┏━━
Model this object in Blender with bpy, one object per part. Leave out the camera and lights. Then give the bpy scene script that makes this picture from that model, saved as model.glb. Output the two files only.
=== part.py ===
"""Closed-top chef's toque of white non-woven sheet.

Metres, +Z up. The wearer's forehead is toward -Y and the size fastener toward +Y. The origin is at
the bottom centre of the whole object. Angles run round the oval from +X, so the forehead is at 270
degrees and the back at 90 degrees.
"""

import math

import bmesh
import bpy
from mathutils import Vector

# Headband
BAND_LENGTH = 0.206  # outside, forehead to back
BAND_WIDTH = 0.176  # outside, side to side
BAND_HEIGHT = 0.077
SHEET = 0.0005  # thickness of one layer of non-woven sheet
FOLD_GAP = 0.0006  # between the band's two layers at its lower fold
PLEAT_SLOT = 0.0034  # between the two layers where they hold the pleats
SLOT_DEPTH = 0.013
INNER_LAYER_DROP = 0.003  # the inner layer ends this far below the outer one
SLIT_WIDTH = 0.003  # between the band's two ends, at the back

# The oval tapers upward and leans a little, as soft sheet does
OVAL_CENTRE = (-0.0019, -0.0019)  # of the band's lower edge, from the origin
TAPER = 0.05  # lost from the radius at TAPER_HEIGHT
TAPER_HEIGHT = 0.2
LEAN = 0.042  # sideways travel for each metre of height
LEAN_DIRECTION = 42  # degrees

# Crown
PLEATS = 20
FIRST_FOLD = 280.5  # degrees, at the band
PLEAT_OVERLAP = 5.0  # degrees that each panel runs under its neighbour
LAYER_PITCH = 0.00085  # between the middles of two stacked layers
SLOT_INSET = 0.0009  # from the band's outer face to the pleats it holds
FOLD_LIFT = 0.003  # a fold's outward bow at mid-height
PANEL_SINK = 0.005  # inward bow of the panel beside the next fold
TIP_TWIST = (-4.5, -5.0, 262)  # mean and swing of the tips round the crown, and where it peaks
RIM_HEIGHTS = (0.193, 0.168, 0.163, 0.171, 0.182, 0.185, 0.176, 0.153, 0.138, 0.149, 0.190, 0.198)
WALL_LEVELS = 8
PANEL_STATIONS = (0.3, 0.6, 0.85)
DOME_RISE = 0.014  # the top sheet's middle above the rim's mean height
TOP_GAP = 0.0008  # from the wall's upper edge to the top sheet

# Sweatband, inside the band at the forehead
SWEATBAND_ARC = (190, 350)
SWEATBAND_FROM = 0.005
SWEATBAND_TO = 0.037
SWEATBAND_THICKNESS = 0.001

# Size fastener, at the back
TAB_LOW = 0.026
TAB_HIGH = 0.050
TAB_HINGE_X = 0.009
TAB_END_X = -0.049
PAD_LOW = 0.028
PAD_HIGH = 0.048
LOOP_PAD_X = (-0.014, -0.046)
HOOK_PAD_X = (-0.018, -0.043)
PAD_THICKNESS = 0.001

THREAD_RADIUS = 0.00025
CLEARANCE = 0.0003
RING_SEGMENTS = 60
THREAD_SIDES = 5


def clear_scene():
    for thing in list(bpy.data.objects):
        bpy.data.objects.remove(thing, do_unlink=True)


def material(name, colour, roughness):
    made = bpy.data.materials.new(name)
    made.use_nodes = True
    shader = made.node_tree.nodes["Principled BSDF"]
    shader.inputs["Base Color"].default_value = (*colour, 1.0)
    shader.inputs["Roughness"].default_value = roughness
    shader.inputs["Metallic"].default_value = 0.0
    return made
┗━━
What needs to be done
In the listing, how many lines hold "that"? Answer with a bare number.

Response for this exercise
2